One thing that cannot be copied is how we make people feel.
- Danny Meyer
Taking an agile approach allows requirements to be documented quickly, while they’re fresh in everyone’s mind and memories haven't had much time to play the telephone game.
Sometimes, delivering a solid module with a subset of requirements has a powerful impact. The client’s definition of “Minimum Viable Product” can change during the course of a project, and I’ve seen success in the past deferring more nebulous or aspirational features to a later sprint. Then, once a client sees a production-ready module, any remaining features can become less important, in favor of other modules that are, say, zero percent complete at that point: “You know what? Now that I see it, I think we can launch without [feature X]. I’d rather you move onto a different module that’s more important.”
It’s also important to remember--and I’m talking to you, developers--that fleshing out requirements is real, valuable work, and it matters not just to the end product but also to the client relationship. You’re being judged and evaluated at every step of the project, and it’s often by more emotional metrics.
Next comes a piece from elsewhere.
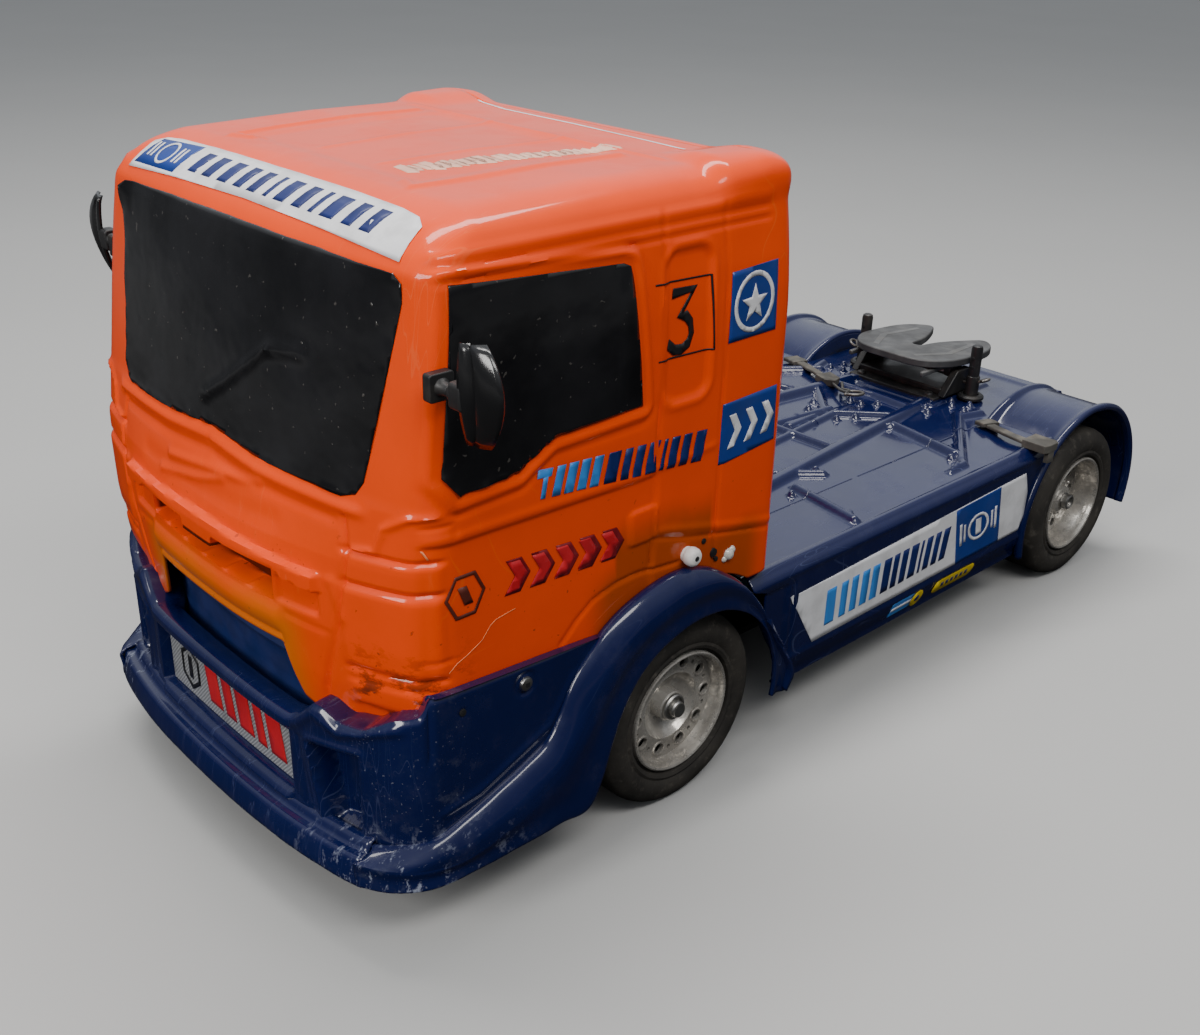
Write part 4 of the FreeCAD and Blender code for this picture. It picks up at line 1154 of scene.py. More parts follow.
DECK_Z = 72.5
DECK_HALF = 85.7
DECK_EDGE = 3.0
TAIL_X = -203.0
DECK_FRONT = 48.0
UNDER_CAB = 8.0
REAR_X = -169.5
REAR_ARCH = 46.0
ARCH_INNER_Y = 52.0
SKIRT_FOOT = 23.5
RAIL = [(46, 41.8), (-17.3, 34.6), (-152, 18.6)]
TUBES = [
    ([(-101.6, 29.2), (-94.4, 65.3)], 1.9), ([(-135.5, 39.0), (-90.8, 70.5)], 1.7),
    ([(-90.8, 70.5), (-88.0, 73.3), (-76.5, 73.3)], 1.5), ([(-16.5, 44.0), (-10.7, 76.6)], 1.6),
    ([(-20.6, 29.8), (-35.6, 42.2)], 1.5), ([(-145.2, 45.0), (-133.6, 41.3)], 1.5),
    ([(-64.9, 0.7), (-120.0, -3.0), (-160.9, -10.1)], 1.6), ([(-112.0, 22.0), (-93.0, 3.0)], 1.5),
    ([(30, 15), (-52, 7.0), (-96, 2.0)], 1.4), ([(-125, 20.0), (-128, -20.0)], 1.7),
    ([(-60, 29.0), (-58, -29.0)], 1.6), ([(18, 36.0), (18, -36.0)], 1.6),
]
PANELS = [
    ([(-20, 48.5), (-14.5, 78), (-70, 78), (-86, 71), (-91, 66), (-97.5, 34), (-60, 39.5)], 1.7),
    ([(-95, 73.5), (-92, 79.5), (-121, 79.5), (-136, 54), (-132, 47.5)], 1.4),
    ([(40, 50), (40, 78), (-8, 78), (-12.5, 46)], 1.2),
    ([(-104, 60), (-107.5, 36), (-136, 30), (-136, 35)], 1.5),
]
BOLTS = [(-143, 31), (-148, 27.5), (-127, 29), (-131, 25), (-104, 24.5), (-99, 28.5), (-97, 60), (-90, 66),
         (-112, 3), (-118, 8), (-76, 5), (-70, -3), (-36, 38), (-24, 31), (-150, 36), (-142, 38), (-58, 31),
         (18, 37), (-10, 47), (-13, 73), (-84, 73), (-96.5, 12), (-88, 8)]


def deck_relief(x, y):
    """Moulded rails, braces, sunk panels and bolt heads; the far half mirrors the near one."""
    a = np.abs(y)
    out = 3.1 * fade(1.0, 4.4, line_distance(x, a, RAIL))
    for line, radius in TUBES:
        bar = fade(0.3 * radius, 1.75 * radius + 0.4, line_distance(x, a, line))
        out = np.maximum(out, 1.45 * radius * bar)
    for outline, depth in PANELS:
        out -= depth * fade(-1.6, 0.3, loop_distance(x, a, outline))
    for bolt_x, bolt_y in BOLTS:
        out = np.maximum(out, 2.5 * fade(0.6, 2.3, np.hypot(x - bolt_x, a - bolt_y)))
    seat = np.maximum(np.abs(x + 158.0) - 24.0, a - 26.5)
    out += 1.4 * fade(-1.4, 0.4, seat) * (out < 1.0)
    out += 1.4 * within(a, 80.2, 83.2, 0.9)
    out += 0.9 * ridge(x + 196.5, 2.2) * fade(46, 50, a)
    return np.where(seat < -1.0, np.minimum(out, 2.6), out)


def skirt_relief(x, z):
    """A step line, a shallow sticker field and the notch at the front of a skirt."""
    out = -2.6 * fade(24.0, 34.0, z) + 0.6 * ridge(z - 34.6, 0.9)
    out += 0.5 * ridge(z - 69.4, 1.0)
    out -= 1.0 * smooth(34.0, 38.0, x) * within(z, 26, 66, 1.0)
    out -= 0.8 * ridge(x - 33.4, 0.8) * within(z, 24, 66, 1.0)
    return out


def arch_line(z):
    """Where a rear arch's opening crosses a height, in front of the wheel."""
    return REAR_X + math.sqrt(max(REAR_ARCH ** 2 - (z - WHEEL_Z) ** 2, 0.0))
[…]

Are you providing exceptional value in every interaction?
Successful New York restaurateur Danny Meyer sums up the value of service well:
“Whoever you are, whatever business you're running - we've all been commoditized …. The Internet has made it so that what we do really, really well - as soon as the word gets out, someone's gonna copy how we do it, but the one thing that cannot be copied is how we make people feel.”
The trouble with a glass of milk is that it’s not always just a glass of milk, and the trouble with developing software is that it’s not just developing. When someone asks you to build a confirmation page, they’re really asking, “Can you help me craft the perfect confirmation page for my customers?” That’s not just a request for software--it’s a request for service. It’s a complete package, and we need to remember that.
Tonight I’ll get the milk right the first time.